The Forerunner of Frontrunner: Provo-to-SLC trains Began in 1912
The Utah Transit Authority feels justly proud of its FrontRunner train which provides mass transportation to people along the Wasatch Front.
This form of transit is nothing new to Provo. Old-timers remember that such a system of transportation once existed in the Valley. Its official name was the Salt Lake and Utah Railroad, but most people called it the Orem Electric or the Orem Inter-Urban.
Interest in an electric railroad line connecting Utah Valley with Salt Lake Valley began in the 1890s. However, it was not until 1912 that Walter C Orem, for whom the city of Orem is named, provided the necessary experience and financing to establish a successful electric railway line.
Instead of laying tracks along the outskirts of town like the steam powered railroads did, the Orem Inter-Urban built its tracks right through nearly every town in Utah Valley from Lehi to Spanish Fork. This made the new railroad more convenient to commuters. The swinging, swaying motion of the passenger cars led to the train’s nickname, “Leaping Lena.”
In Provo, the new rails ran right down Center Street in 1914, and the company built its station at 100 West Center. The Inter-Urban also operated a short lived street railroad in Provo. Its first stretch of tracks ran from the mainline railroad tracks at 600 South up University Avenue to Brigham Young University on 500 North. This unprofitable line operated only a few years.

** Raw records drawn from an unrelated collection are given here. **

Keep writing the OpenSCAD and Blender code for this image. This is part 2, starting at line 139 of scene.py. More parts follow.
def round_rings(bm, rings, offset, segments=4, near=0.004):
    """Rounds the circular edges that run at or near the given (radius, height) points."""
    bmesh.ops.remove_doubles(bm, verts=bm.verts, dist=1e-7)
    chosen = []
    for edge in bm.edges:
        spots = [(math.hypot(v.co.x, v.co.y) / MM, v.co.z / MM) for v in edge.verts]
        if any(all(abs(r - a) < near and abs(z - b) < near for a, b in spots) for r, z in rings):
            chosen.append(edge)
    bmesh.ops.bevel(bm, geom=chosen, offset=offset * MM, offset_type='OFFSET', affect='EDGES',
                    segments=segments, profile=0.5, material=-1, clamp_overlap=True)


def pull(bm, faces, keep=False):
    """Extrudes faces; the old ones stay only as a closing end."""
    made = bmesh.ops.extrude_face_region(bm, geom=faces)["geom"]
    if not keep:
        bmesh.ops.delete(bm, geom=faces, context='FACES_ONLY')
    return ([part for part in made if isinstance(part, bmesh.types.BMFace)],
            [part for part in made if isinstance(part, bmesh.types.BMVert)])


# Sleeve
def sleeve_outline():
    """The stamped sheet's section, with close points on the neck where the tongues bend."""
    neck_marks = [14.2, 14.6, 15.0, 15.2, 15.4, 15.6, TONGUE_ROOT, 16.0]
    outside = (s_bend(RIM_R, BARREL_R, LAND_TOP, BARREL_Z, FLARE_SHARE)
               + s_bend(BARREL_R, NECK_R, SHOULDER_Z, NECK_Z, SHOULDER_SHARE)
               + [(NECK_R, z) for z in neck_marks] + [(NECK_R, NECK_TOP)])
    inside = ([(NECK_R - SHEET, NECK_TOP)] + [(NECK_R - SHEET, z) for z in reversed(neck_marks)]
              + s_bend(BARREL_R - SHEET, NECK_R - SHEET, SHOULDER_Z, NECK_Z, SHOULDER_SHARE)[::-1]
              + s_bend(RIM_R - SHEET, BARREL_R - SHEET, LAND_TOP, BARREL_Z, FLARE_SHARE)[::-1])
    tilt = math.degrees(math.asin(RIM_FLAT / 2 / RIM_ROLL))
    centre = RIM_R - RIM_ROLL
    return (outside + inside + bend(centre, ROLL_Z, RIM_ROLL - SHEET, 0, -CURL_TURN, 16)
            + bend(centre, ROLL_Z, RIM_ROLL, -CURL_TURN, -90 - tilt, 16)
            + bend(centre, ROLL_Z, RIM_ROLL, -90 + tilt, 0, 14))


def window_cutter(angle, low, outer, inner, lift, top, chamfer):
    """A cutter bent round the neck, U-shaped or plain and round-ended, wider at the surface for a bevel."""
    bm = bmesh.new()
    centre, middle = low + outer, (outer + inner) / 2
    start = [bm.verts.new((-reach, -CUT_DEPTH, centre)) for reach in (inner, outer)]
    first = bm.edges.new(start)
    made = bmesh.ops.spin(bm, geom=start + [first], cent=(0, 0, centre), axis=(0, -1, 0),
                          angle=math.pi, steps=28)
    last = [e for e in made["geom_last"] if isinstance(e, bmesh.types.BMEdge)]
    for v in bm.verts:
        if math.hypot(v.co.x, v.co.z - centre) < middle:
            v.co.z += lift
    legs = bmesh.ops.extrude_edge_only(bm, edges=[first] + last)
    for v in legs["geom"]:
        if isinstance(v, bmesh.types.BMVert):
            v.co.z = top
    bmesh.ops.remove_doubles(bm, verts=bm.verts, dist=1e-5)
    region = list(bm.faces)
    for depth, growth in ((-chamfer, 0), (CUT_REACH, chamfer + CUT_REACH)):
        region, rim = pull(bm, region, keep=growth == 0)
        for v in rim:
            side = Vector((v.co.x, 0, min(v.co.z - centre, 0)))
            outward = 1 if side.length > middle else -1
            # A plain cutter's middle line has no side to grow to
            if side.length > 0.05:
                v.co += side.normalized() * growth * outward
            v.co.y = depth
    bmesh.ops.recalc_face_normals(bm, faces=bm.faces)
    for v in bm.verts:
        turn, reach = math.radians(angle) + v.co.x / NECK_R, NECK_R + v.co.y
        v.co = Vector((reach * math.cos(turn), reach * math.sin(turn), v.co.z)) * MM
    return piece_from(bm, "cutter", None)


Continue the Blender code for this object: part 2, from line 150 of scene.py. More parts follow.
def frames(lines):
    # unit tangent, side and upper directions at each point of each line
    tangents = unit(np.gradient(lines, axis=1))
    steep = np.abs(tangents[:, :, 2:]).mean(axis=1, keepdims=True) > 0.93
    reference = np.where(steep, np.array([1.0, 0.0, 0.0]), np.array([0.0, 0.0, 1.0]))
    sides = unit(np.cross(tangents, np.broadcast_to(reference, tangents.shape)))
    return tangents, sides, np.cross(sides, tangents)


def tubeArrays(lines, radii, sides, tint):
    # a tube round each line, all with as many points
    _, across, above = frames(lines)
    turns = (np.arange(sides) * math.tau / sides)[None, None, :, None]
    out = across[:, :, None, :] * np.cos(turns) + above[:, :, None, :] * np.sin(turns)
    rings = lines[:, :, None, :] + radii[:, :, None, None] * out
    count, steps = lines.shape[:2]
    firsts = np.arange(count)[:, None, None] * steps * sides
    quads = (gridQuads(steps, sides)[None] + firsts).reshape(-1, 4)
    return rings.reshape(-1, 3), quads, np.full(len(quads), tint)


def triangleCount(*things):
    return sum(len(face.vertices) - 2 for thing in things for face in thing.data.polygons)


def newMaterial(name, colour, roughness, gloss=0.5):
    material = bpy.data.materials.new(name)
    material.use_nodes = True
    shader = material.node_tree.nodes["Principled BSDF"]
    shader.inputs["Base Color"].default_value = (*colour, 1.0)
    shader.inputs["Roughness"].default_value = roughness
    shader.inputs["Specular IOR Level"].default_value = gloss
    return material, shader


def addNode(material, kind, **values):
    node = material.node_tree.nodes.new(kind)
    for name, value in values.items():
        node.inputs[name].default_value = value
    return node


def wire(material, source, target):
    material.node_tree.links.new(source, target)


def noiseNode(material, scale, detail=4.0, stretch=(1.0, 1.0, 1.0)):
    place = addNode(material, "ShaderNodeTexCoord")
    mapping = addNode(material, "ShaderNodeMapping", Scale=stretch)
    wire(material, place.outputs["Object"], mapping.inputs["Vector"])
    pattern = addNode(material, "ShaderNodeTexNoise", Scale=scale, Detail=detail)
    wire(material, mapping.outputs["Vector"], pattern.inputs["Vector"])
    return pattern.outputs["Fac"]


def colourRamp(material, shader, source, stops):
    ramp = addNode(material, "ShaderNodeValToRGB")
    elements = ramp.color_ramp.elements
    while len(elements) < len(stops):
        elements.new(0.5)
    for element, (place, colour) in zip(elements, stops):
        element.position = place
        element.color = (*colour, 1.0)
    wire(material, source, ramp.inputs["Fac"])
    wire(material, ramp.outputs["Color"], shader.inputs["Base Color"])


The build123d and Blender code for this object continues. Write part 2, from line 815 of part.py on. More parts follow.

Many people used the Orem Inter-Urban to travel to Salt Lake City for work, shopping, and cultural events. By 1940, however, the railroads’s infrastructure and equipment began to fail. Soon the number of riders declined when World War II ended and automobiles became more readily available and highways were improved. On March 1, 1946, the Salt Lake and Utah Railroad ceased operating and workmen began removing its rails.